Traumas persistem mesmo anos após agressão; Lei Maria da Penha prevê assistência psicológica
“A violência acaba com a vida da mulher”, constata Gabriella Nicaretta. Aos 33 anos, ela advoga na defesa de mulheres que passam por violência doméstica, após ela mesma experienciar uma relação violenta por dois anos. “Começou com gritos e foi crescendo. Ele passou a arremessar coisas, a ser mais violento, até que fui espancada”, conta a advogada.

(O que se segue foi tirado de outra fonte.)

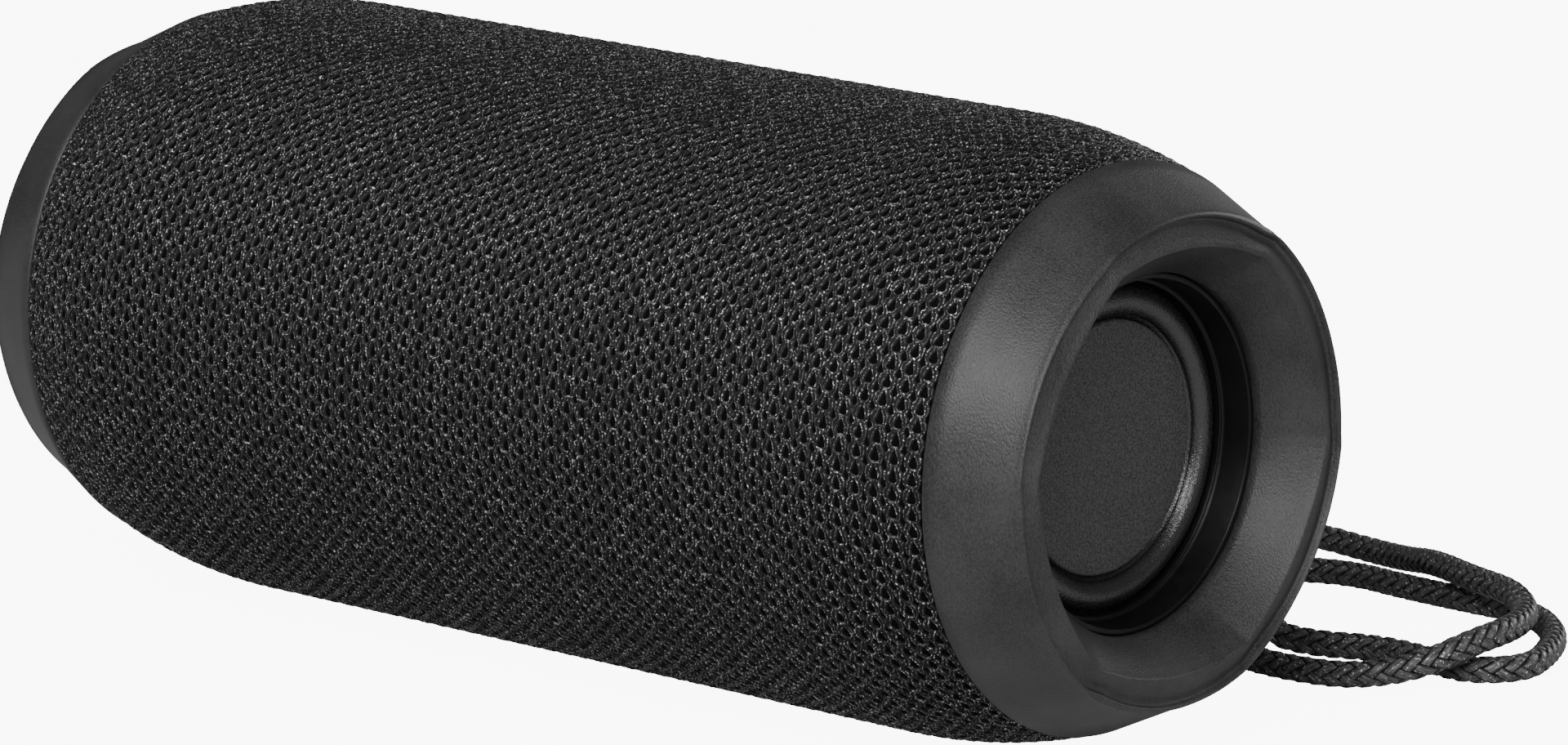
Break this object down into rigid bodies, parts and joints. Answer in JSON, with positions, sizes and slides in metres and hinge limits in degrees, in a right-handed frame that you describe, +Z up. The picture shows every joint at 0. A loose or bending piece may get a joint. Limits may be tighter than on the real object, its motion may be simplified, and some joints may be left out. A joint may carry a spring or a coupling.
{
  "type": "portable bluetooth speaker",
  "caption": "Cloth-covered cylindrical wireless speaker with tapering end collars, a passive radiator in each end, a rear button panel, a hinged port cover and a braided cord strap.",
  "frame": {"origin": "on the resting surface, under the middle of the cylinder's axis", "axes": "+X along the cylinder towards the end beside the strap, -Y the front that the drivers face, +Z up"},
  "size_m": [0.1621, 0.1284, 0.0703],
  "materials": {
    "cloth": "black knitted mesh",
    "cabinet_plastic": "moulded black",
    "collar_soft_touch": "soft-touch dark grey with fine grain",
    "frame_plastic": "black satin",
    "driver_steel": "black",
    "rubber": "semi-gloss black",
    "gasket_foam": "black foam",
    "disc_plastic": "fine grain dark grey",
    "weight_steel": "plain",
    "screw_steel": "black oxide",
    "magnet_steel": "zinc plated",
    "copper": "enamelled winding",
    "paper_cone": "black pulp",
    "panel_rubber": "matt moulded",
    "button_rubber": "matt moulded",
    "circuit_board": "green solder mask",
    "component_black": "moulded",
    "component_metal": "tinned",
    "light_pipe": "frosted",
    "battery_wrap": "shrink sleeve",
    "strap_cord": "black braided polyester"
  },
  "bodies": {
    "root": {"fabric_sleeve": "cloth", "grille_shell": "cabinet_plastic", "cabinet_front": "cabinet_plastic", "cabinet_rear": "cabinet_plastic", "battery_cradle": "cabinet_plastic", "end_collar_left": "collar_soft_touch", "end_collar_right": "collar_soft_touch", "radiator_frame_left": "frame_plastic", "radiator_frame_right": "frame_plastic", "driver_basket_left": "driver_steel", "driver_basket_right": "driver_steel", "radiator_surround_left": "rubber", "radiator_surround_right": "rubber", "driver_surround_left": "rubber", "driver_surround_right": "rubber", "rubber_foot": "rubber", "radiator_gasket_left": "gasket_foam", "radiator_gasket_right": "gasket_foam", "driver_gasket_left": "gasket_foam", "driver_gasket_right": "gasket_foam", "radiator_screws_left": "screw_steel", "radiator_screws_right": "screw_steel", "driver_screws_left": "screw_steel", "driver_screws_right": "screw_steel", "board_screws": "screw_steel", "port_cover_pin": "screw_steel", "driver_magnet_left": "magnet_steel", "driver_magnet_right": "magnet_steel", "control_panel": "panel_rubber", "strap_anchor": "panel_rubber", "control_board": "circuit_board", "main_board": "circuit_board", "tact_switches": "component_black", "audio_jack": "component_black", "amplifier_chip": "component_black", "microphone": "component_black", "charging_port": "component_metal", "bluetooth_module": "component_metal", "capacitors": "component_metal", "status_light": "light_pipe", "battery_cell": "battery_wrap", "strap_inner_loop": "strap_cord", "strap_outer_loop": "strap_cord"},
    "radiator_left_moving": {"radiator_disc_left": "disc_plastic", "radiator_weight_left": "weight_steel"},
    "radiator_right_moving": {"radiator_disc_right": "disc_plastic", "radiator_weight_right": "weight_steel"},
    "diaphragm_left": {"driver_cone_left": "paper_cone", "dust_cap_left": "paper_cone", "voice_coil_left": "copper"},
    "diaphragm_right": {"driver_cone_right": "paper_cone", "dust_cap_right": "paper_cone", "voice_coil_right": "copper"},
    "port_flap": {"port_cover": "panel_rubber"},
    "key_power": {"button_power": "button_rubber"},
    "key_volume_down": {"button_volume_down": "button_rubber"},
    "key_play_pause": {"button_play_pause": "button_rubber"},
    "key_volume_up": {"button_volume_up": "button_rubber"},
    "key_mode": {"button_mode": "button_rubber"}
  },
  "joints": [
    {"name": "radiator_left_stroke", "type": "slide", "parent": "root", "child": "radiator_left_moving", "axis": [-1, 0, 0], "range_m": [-0.0015, 0.0015], "stiffness_N_per_m": 900, "deforming": ["radiator_surround_left"]},
    {"name": "driver_left_stroke", "type": "slide", "parent": "root", "child": "diaphragm_left", "axis": [0, -1, 0], "range_m": [-0.001, 0.001], "stiffness_N_per_m": 1500, "deforming": ["driver_surround_left"]},
    {"name": "radiator_right_stroke", "type": "slide", "parent": "root", "child": "radiator_right_moving", "axis": [1, 0, 0], "range_m": [-0.0015, 0.0015], "stiffness_N_per_m": 900, "deforming": ["radiator_surround_right"]},
    {"name": "driver_right_stroke", "type": "slide", "parent": "root", "child": "diaphragm_right", "axis": [0, -1, 0], "range_m": [-0.001, 0.001], "stiffness_N_per_m": 1500, "deforming": ["driver_surround_right"]},
    {"name": "power_press", "type": "slide", "parent": "root", "child": "key_power", "axis": [0, -1, 0], "range_m": [0, 0.0004], "stiffness_N_per_m": 2500},
    {"name": "volume_down_press", "type": "slide", "parent": "root", "child": "key_volume_down", "axis": [0, -1, 0], "range_m": [0, 0.0004], "stiffness_N_per_m": 2500},
    {"name": "play_pause_press", "type": "slide", "parent": "root", "child": "key_play_pause", "axis": [0, -1, 0], "range_m": [0, 0.0004], "stiffness_N_per_m": 2500},
    {"name": "volume_up_press", "type": "slide", "parent": "root", "child": "key_volume_up", "axis": [0, -1, 0], "range_m": [0, 0.0004], "stiffness_N_per_m": 2500},
    {"name": "mode_press", "type": "slide", "parent": "root", "child": "key_mode", "axis": [0, -1, 0], "range_m": [0, 0.0004], "stiffness_N_per_m": 2500},
    {"name": "port_cover_hinge", "type": "hinge", "parent": "root", "child": "port_flap", "pos_m": [0.032, 0.034, 0.0284], "axis": [-1, 0, 0], "range_deg": [0, 105]}
  ]
}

No primeiro episódio de agressão, a advogada conta que, em vez de ir à delegacia registrar um boletim de ocorrência, levou o então namorado ao psiquiatra. “Na minha cabeça, eu não queria que ele fosse violento. Criei vários mecanismos para acreditar que aquilo não estava acontecendo, que ele ia mudar. A vítima tende a minimizar, por mais grave que seja aquele acontecimento”, relata.
Mulheres que sofrem violência doméstica têm risco três vezes maior de desenvolver transtornos relacionados à saúde mental, enquanto 40% delas têm tendência de desenvolver transtorno de estresse pós-traumático, que pode ser desencadeado até três anos após a agressão. “Olhamos o impacto na mulher na condição de uma violência recente. Mas isso pode perpetuar e ser desencadeado muito tempo depois”, afirma a psicóloga.
Na última quarta-feira (7), a Lei Maria da Penha completou 18 anos. Uma referência na defesa das mulheres, a lei conta com mecanismos para prevenir e coibir a violência doméstica e familiar contra a mulher, seja ela física, psicológica, sexual, patrimonial e moral. Dentre os preceitos da lei está o de acolhimento das vítimas, explica a psicóloga Ana Rosa Detilio.
“A Lei Maria da Penha tem uma condição muito robusta com as Delegacias da Mulher, o Centro de Referência Especializado de Assistência Social (Creas) e o Centro de Referência da Assistência Social (CRAS), que são instituições que recebem as mulheres.”
Ela relata que o próprio ato de violência psicológica gera confusão na vítima, que se questiona o tempo todo se está sofrendo violência ou se é o companheiro está “em um dia ruim”. “É uma violência muito latente, e muito difícil de ser percebida, porque às vezes está implícita no dia a dia”, afirma.
Isso é enfrentado até hoje por Nicaretta, que diz não saber se vai se recuperar algum dia. “Faço terapia e tomo remédios. A gente perde totalmente a referência. Sinto que não vou conseguir me relacionar de maneira funcional com mais ninguém”, conta.
Jane Felipe, professora no programa de pós-graduação em educação da UFRGS (Universidade Federal do Rio Grande do Sul) e integrante do Grupo de Estudos de Educação e Relações de Gênero, lista os efeitos mais comuns de mulheres que passam por violência: tristeza profunda, estresse pós-traumático, insônia ou pesadelos constantes, evitar lugares e pessoas.
“Pesquisas indicam ainda que as mulheres apresentam um alto grau de ansiedade, insônia, depressão, baixa autoestima, gerando dificuldades na tomada de decisões, em especial na iniciativa de romper relacionamentos tóxicos”, diz.